One of the enduring myths about this iconic hybrid cable-stayed suspension bridge is the notion of the out-of-town hick being conned into buying the Brooklyn Bridge from an able grifter. Legend has numerous gullibles falling for this scam. Some even attempted to erect toll booths on the Bridge after the cheque cleared.

Except it’s actually not a myth at all.

Doubtless, your hearts will swell with national pride when you discover that the two best exponents of this particular con were Irish Americans. First into the field was one William McCloundy, who also revelled in the alias I.O.U. O’Brien. He spent two and a half years in jail for selling the bridge to an unsuspecting tourist in 1901.

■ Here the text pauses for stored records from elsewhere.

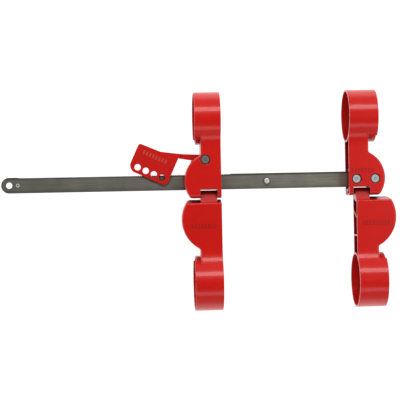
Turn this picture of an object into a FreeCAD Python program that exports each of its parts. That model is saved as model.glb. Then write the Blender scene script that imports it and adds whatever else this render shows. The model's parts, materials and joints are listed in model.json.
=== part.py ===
import FreeCAD, Part
import math
import os
from types import SimpleNamespace

from FreeCAD import Vector

# Adjustable clamp: a ratchet bar with one fixed and one sliding jaw, each jaw made of two hinged halves.
# It lies on its back. +X runs along the bar towards the fixed jaw, +Y from the lower halves to the upper
# ones, and +Z up from the surface it rests on. Millimetres. Until the end the model sits in working
# coordinates: X from the bar's free end, Y from the bar's middle, Z from the axis of the upper loops.

# ---- bar ----
bar_length = 482.2
bar_height = 20.0
bar_thickness = 4.0
bar_back = -7.0
tooth_pitch = 2.5
tooth_depth = 1.4
tooth_count = 108
teeth_start = 21.1
hang_hole_radius = 4.0
hang_hole_inset = 10.1
end_stop_inset = 21.0
end_stop_radius = 2.4
end_stop_bore = 1.2
end_stop_bore_depth = 3.0
end_stop_head_radius = 3.4
end_stop_proud = 2.6
travel_stop_x = 338.0
travel_stop_radius = 3.4
travel_stop_proud = 6.0
travel_stop_dome = 1.5
travel_stop_tail = 1.6
travel_stop_tail_radius = 4.4
bar_end_gap = 0.7

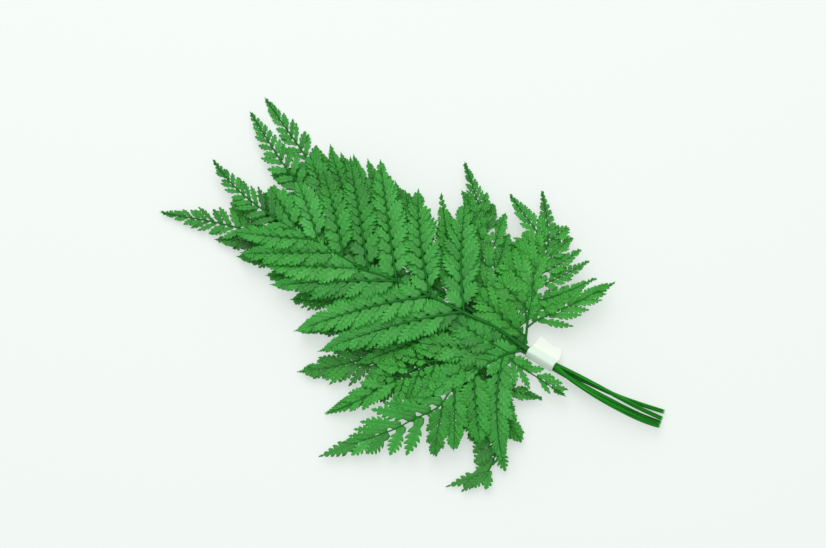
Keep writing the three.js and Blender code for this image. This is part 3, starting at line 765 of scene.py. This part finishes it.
def paper_sheet(grid, closed):
    """A closed thin piece from the points of its middle surface in rows: the two sides lie half the
    paper's thickness off it along its normals, and the open edges are walled."""
    rows, columns = grid.shape[:2]
    ahead = np.gradient(grid, axis=0)
    if closed:
        across = np.roll(grid, -1, 1) - np.roll(grid, 1, 1)
    else:
        across = np.gradient(grid, axis=1)
    normal = np.cross(ahead, across)
    normal /= np.linalg.norm(normal, axis=2, keepdims=True)
    points = np.vstack([(grid + side * PAPER / 2 * normal).reshape(-1, 3) for side in (1, -1)])
    i, j = np.meshgrid(np.arange(rows - 1), np.arange(columns if closed else columns - 1), indexing="ij")
    i, j = i.ravel(), j.ravel()
    k = (j + 1) % columns
    over = np.stack([i * columns + j, (i + 1) * columns + j, (i + 1) * columns + k, i * columns + k], 1)
    under = over[:, ::-1] + rows * columns
    if closed:
        loops = [np.arange(columns), (rows - 1) * columns + np.arange(columns)[::-1]]
    else:
        loops = [np.r_[np.arange(columns), np.arange(1, rows) * columns + columns - 1,
                       (rows - 1) * columns + np.arange(columns - 2, -1, -1),
                       np.arange(rows - 2, 0, -1) * columns]]
    walls = []
    for loop in loops:
        nxt = np.roll(loop, -1)
        walls.append(np.stack([loop, nxt, nxt + rows * columns, loop + rows * columns], 1))
    return points, np.vstack([over, under, *walls])


angle = 2 * np.pi * np.arange(64) / 64
toward = np.stack([np.cos(angle), np.sin(angle)], 1)
far = STEM_PLACES[np.argmax(toward @ STEM_PLACES.T, axis=1)]
along = np.linspace(-TAPE_LENGTH / 2, TAPE_LENGTH / 2, 25)[:, None]
wave = 0.07 * np.sin(5 * angle + 0.4 * along) * (np.abs(along) / 9) ** 2
radius = BAND_RADIUS + wave
band = np.stack([
    np.broadcast_to(along, radius.shape) + 0.12 * np.sin(3 * angle),
    far[:, 0] + radius * toward[:, 0],
    far[:, 1] + radius * toward[:, 1],
], -1)
u, v = np.meshgrid(np.linspace(0, 1, 25), np.linspace(0, 1, 17), indexing="ij")
left = -8.9 + 1.6 * v**1.5
right = 9.1 + 1.7 * np.sin(np.pi * v) * 0.8 - 0.5 * v**3
reach = 8.2 - 1.0 * np.exp(-(((u - 0.6) / 0.2) ** 2)) - 0.5 * (1 - u) ** 8 - 0.5 * u**16
flag_y = FLAG_FROM - 2.0 + (reach + 2.0) * v
flag_z = MIDDLE_SEAT + FLAG_RISE * (flag_y - FLAG_FROM) + 4.3 * (1 - smooth(1.3, 6.0, flag_y))
flag_z += 0.45 * np.sin(4.2 * u + 1.0) * v**2 - 0.8 * v**4 * u**4
flag = np.stack([left + (right - left) * u, flag_y, flag_z], -1)
paper = bpy.data.materials.new("tape paper")
paper.use_nodes = True
tree = paper.node_tree
shader = tree.nodes["Principled BSDF"]
painted_shade_to_white = tree.nodes.new("ShaderNodeAttribute")
painted_shade_to_white.attribute_name = "tone"
fibre = tree.nodes.new("ShaderNodeTexNoise")
fibre.inputs["Scale"].default_value = 900
fibre.inputs["Detail"].default_value = 3
where = tree.nodes.new("ShaderNodeTexCoord")
tree.links.new(where.outputs["Object"], fibre.inputs["Vector"])
tree.links.new(mixed(tree, PAPER_PAINTED_SHADE, PAPER_WHITE, painted_shade_to_white.outputs["Fac"]), shader.inputs["Base Color"])
shader.inputs["Roughness"].default_value = 0.75
shader.inputs["Specular IOR Level"].default_value = 0.2
bump = tree.nodes.new("ShaderNodeBump")
bump.inputs["Strength"].default_value = 0.25
bump.inputs["Distance"].default_value = 0.00008
tree.links.new(fibre.outputs["Fac"], bump.inputs["Height"])
tree.links.new(bump.outputs["Normal"], shader.inputs["Normal"])
for name, grid, closed, tone in (("tape_band", band, True, 0.0), ("tape_flag", flag, False, v.ravel())):
    points, faces = paper_sheet(grid, closed)
    # The band gets only the painted shade; the flag goes from painted shade at its root to white at its edge.
    shade = np.full(len(points), tone) if closed else np.tile(smooth(0.1, 0.6, tone), 2)
    piece(name, points, faces, paper, "tape", [("tone", shade)])

# Table, light and camera.
# The bundle lies on a plain pale sheet that glows a little, under a large soft light from the top of
# the picture, a second one overhead and an even pale room. The camera looks down at 78 degrees.
TABLE_REACH = 3
TABLE_TOP = -0.0001
corners = [(x * TABLE_REACH, y * TABLE_REACH, TABLE_TOP) for x, y in ((-1, -1), (1, -1), (1, 1), (-1, 1))]
floor_mesh = bpy.data.meshes.new("table")
floor_mesh.from_pydata(corners, [], [(0, 1, 2, 3)])
floor = bpy.data.objects.new("table", floor_mesh)
bpy.context.scene.collection.objects.link(floor)
pale = bpy.data.materials.new("pale table")
pale.use_nodes = True
pale.node_tree.nodes["Principled BSDF"].inputs["Base Color"].default_value = (0.40, 0.42, 0.41, 1)
pale.node_tree.nodes["Principled BSDF"].inputs["Emission Color"].default_value = (0.945, 1.0, 0.965, 1)
pale.node_tree.nodes["Principled BSDF"].inputs["Emission Strength"].default_value = 0.475
pale.node_tree.nodes["Principled BSDF"].inputs["Roughness"].default_value = 0.9
floor_mesh.materials.append(pale)

VIEW_AZIMUTH = math.radians(31)
VIEW_ELEVATION = math.radians(78)
LOOK_AT = np.array([-0.013, 0.0206, 0.005])
DISTANCE = 1.36
back = np.array([
    math.sin(VIEW_AZIMUTH) * math.cos(VIEW_ELEVATION),
    -math.cos(VIEW_AZIMUTH) * math.cos(VIEW_ELEVATION),
    math.sin(VIEW_ELEVATION),
])
camera_data = bpy.data.cameras.new("camera")
camera_data.lens = 96
camera = bpy.data.objects.new("camera", camera_data)
camera.location = LOOK_AT + DISTANCE * back
camera.rotation_euler = (math.pi / 2 - VIEW_ELEVATION, 0, VIEW_AZIMUTH)
bpy.context.scene.collection.objects.link(camera)
bpy.context.scene.camera = camera

up = np.array([-math.sin(VIEW_AZIMUTH), math.cos(VIEW_AZIMUTH), 0])
right = np.array([math.cos(VIEW_AZIMUTH), math.sin(VIEW_AZIMUTH), 0])


def softbox(name, place, size, power, colour=(1, 1, 1)):
    """A square area light that faces the bundle."""
    data = bpy.data.lights.new(name, "AREA")
    data.shape = "SQUARE"
    data.size = size
    data.energy = power
    data.color = colour
    light = bpy.data.objects.new(name, data)
    light.location = place
    toward = Vector(LOOK_AT.tolist()) - Vector(place.tolist())
    light.rotation_euler = toward.to_track_quat("-Z", "Y").to_euler()
    bpy.context.scene.collection.objects.link(light)


softbox("key", LOOK_AT + 1.2 * up + np.array([0, 0, 1.4]) - 0.2 * right, 1.3, 14.5, (1.0, 0.99, 0.96))
softbox("overhead", LOOK_AT + np.array([0, 0, 1.9]), 1.6, 10.5)
world = bpy.data.worlds.new("studio")
world.use_nodes = True
world.node_tree.nodes["Background"].inputs["Color"].default_value = (0.97, 1.0, 0.99, 1)
world.node_tree.nodes["Background"].inputs["Strength"].default_value = 0.62
bpy.context.scene.world = world
bpy.context.scene.view_settings.view_transform = "Standard"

Even more successful was George C. Parker, son of two Irish immigrants, who was also known to use the name O’Brien as an alias. Parker also successfully sold Madison Square Garden, General Grant’s Tomb, the Metropolitan Museum of Art and, wait for it, the Statue of Liberty. Though, I suppose if you can sell the Brooklyn Bridge you can flog just about anything.

Sadly for Parker, he spent the last eight years of his life in Sing Sing Prison, where using one of his more imaginative aliases, Warden Kennedy, would have been inadvisable. He died there in 1936. The familiar American phrase ‘and if you believe that, I have a bridge to sell you’ could have been devised just for George Parker.

So, when it comes to the myth that people went to jail for selling the Brooklyn Bridge, it turns out that it wasn’t a myth at all. It’s true, and verifiably NOT fake history.